President Reagan looked wonderful the morning after the MX vote in the House, as well he might.

He called a little press conference to hail an important victory for arms control. His eyes were bright, his cheeks rosy. He had been assured once again that fear of him remains the prevailing political fact in Washington. He got 40 votes fewer than he had in May, but to have won at all, in consideration of what is not happening in Geneva, was, he must have known, more than he deserved.

As before, the Democrats did his heavy lifting for him.

Reagan's successes with Congress make manipulator Lyndon Johnson look like an amateur. LBJ used dams and dinners. Reagan has elevated the "national bipartisan commission" to an art form. He stacks these assemblages with people who agree with him, ropes in a few conspicuous Democrats to serve as Judas-goats, gives them a peek at the cable traffic and sends them off to lead the charge for him on the floor.

The Scowcroft Commission, a collection

of hawks, all

pro-MX, was

supposed to

make a study

of a new bas ing mode for

the monster.

Actually, they

made a shrewd study of Democratic needs and obsessions in the nuclear field.

The basing mode they chose was a joke, but it didn't matter. They offered Rep. Les Aspin (D-Wis.) and Rep. Albert Gore (D-Tenn.) the feeling that they were at last sitting at the grown-ups' table and making arms control policy.

Aspin became an apostle of the politics of fear. He told his fellow Democrats they should consult their fears rather than their convictions in voting for the MX.

Said he to Elizabeth Drew, author of a masterly account of the controversy in The New Yorker: "Sure, I think the Democrats could make the case that it's a silly weapon. But the issue is arms control, and if we gave him the argument that he had appointed a bipartisan commission and was willing to go in a new direction but the Democrats wouldn't let it happen."

In other words, be a coward, it's safer.

Aspin subsequently went further during the recess. He spared the president the need to inform pro-nuclear-freeze Democrats, who include their leading presidential candidates, that they look soft on defense.

What Aspin was doing was no different from what other Democrats do for the president.

For instance, Speaker O'Neill never passes up an opportunity to speak harshly about the Albosta Committee, which is looking into the potentially embarrassing matter of the pilfered Carter papers. And Rep. Dante Fascell of Florida, a senior Democrat on the House Foreign Affairs Committee, is a vocal defender of the president's secret war in Nicaragua.

The power of the MX commission, its value as a privileged sanctuary for timid Democrats, was attested to during Thursday night's debate on MX revisited.

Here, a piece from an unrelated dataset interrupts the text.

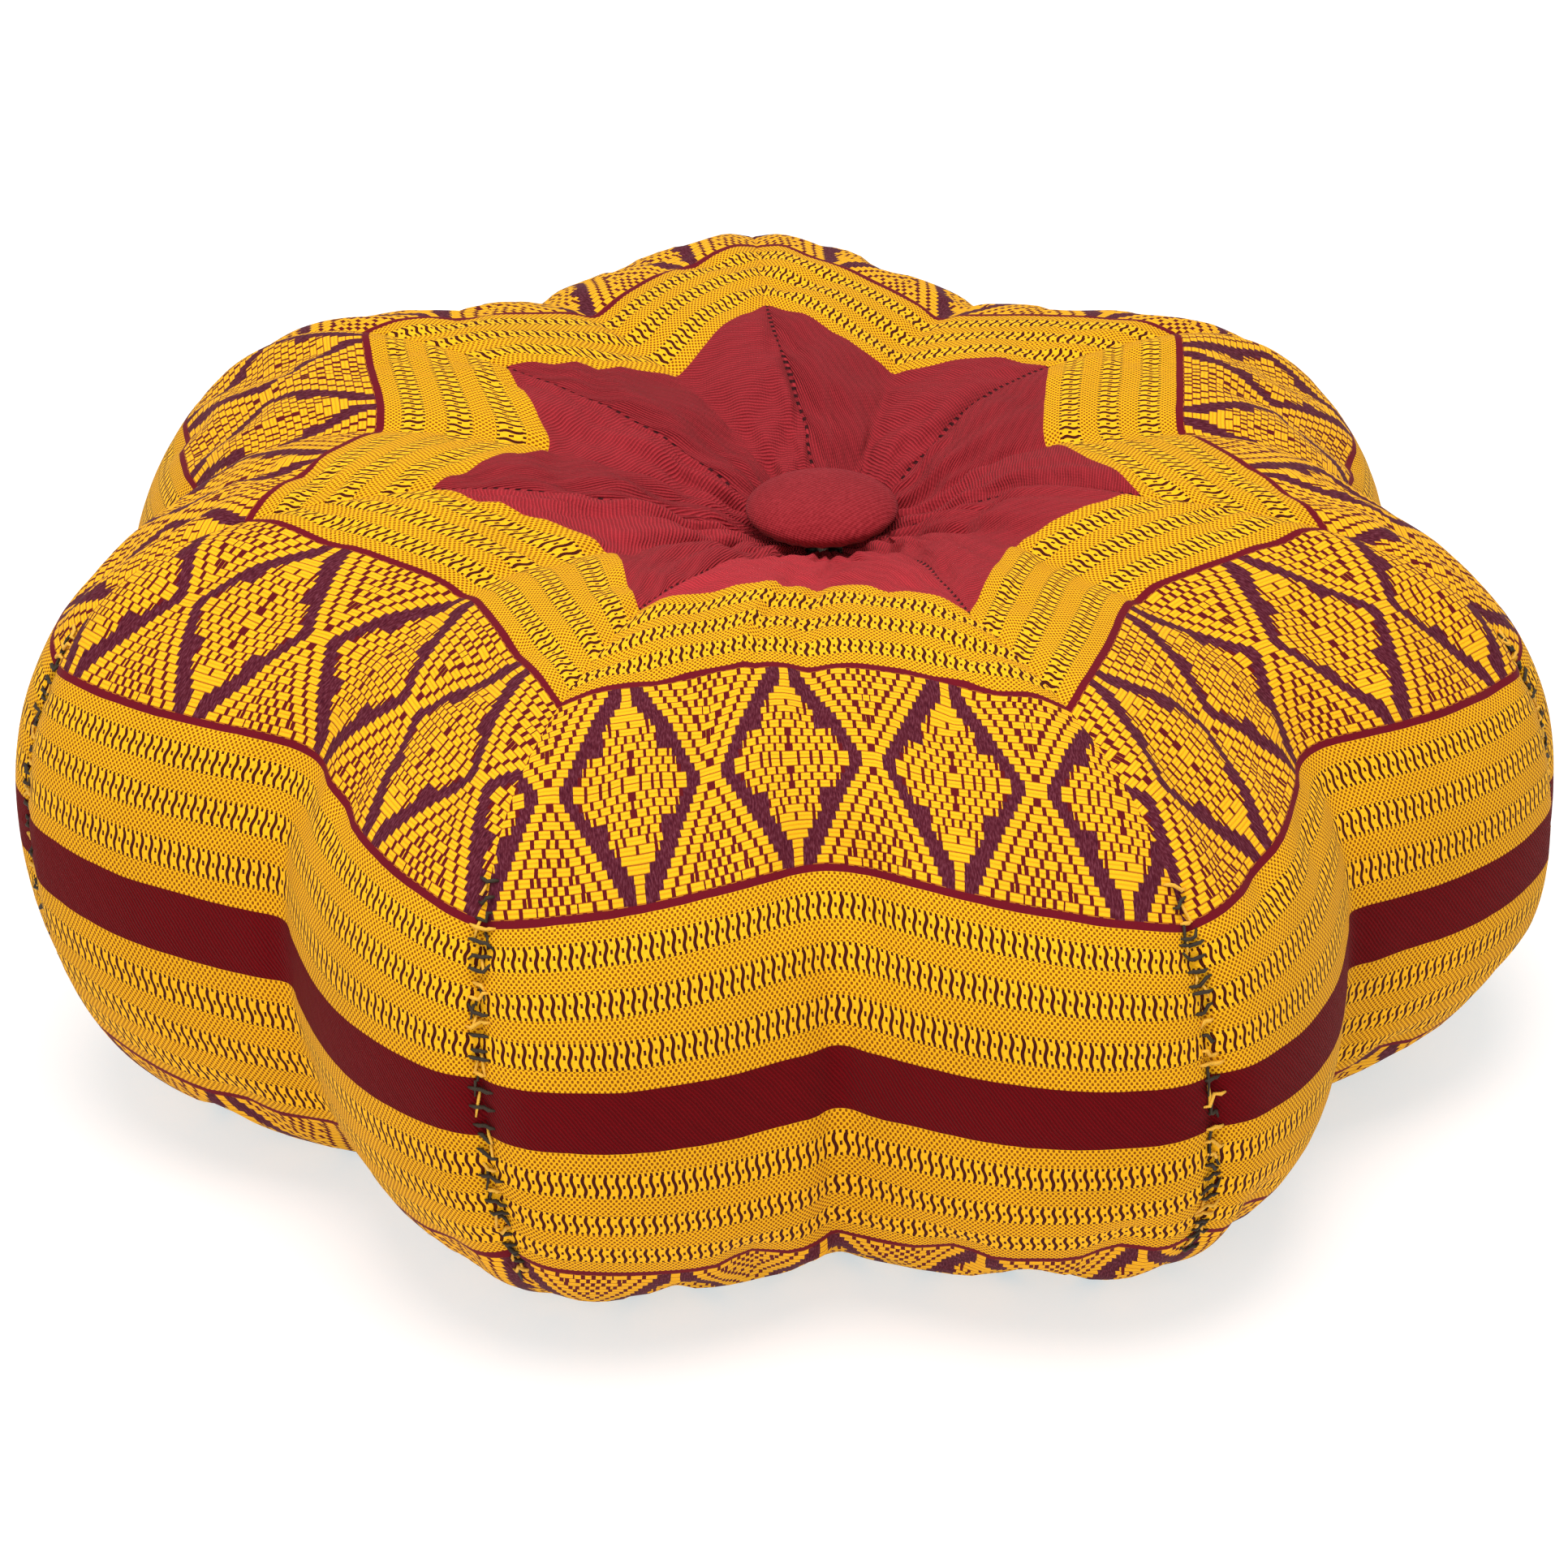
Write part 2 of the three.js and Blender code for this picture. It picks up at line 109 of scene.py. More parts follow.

Rep. Joseph Addabo (D-N.J.), who in May had told his colleagues that the vote (on testing the MX) was not a vote for the Scowcroft Commission, not a vote for the single-warhead missile, not a vote for arms control, but a vote for MX, had changed his tune on Thursday night.

A vote to stop deployment, he said rather desperately late at night, was really "a vote for the Scowcroft Commission."

Now the Democrats are about to troop down the garden path once more. Reagan has formed a "national bipartisan commission" on Central America. Its sponsor -- Sen. Henry Jackson (D.-Wash.) -- and its designated chairman -- Henry Kissinger -- should be warning enough about what is coming down.

The former secretary of state and destabilizer of Chile never made any secret of his indifference to Central America, which is so remote from Big Powerdom. According to Seymour Hersh's unauthorized biography, "The Price of Power," Kissinger told Gabriel Valdes, Chile's Foreign Minister in Christian-Democrat days, "The axis of history starts in Moscow, goes to Bonn, crosses over to Washington and then goes to Tokyo. What happens in the South is of no importance."

But the Democrats are not reading the Hersh biography. They are reading their fear that Reagan will accuse them of "losing El Salvador" if they don't give him what he wants.

Rep. Michael Barnes (D. Md.), who has opposed Reagan's policy in the past, has signed on as "congressional counselor" to the body. Sen. Paul Tsongas (D.-Mass.), who knows better, says the commission is a good idea.

Reagan may be in trouble with various voting blocs around the country, with blacks and women, but in Washington he is sitting in the catbird seat. That is because he has discovered that what congressmen want more than anything in the world is to be let off the hook when it comes to difficult choices.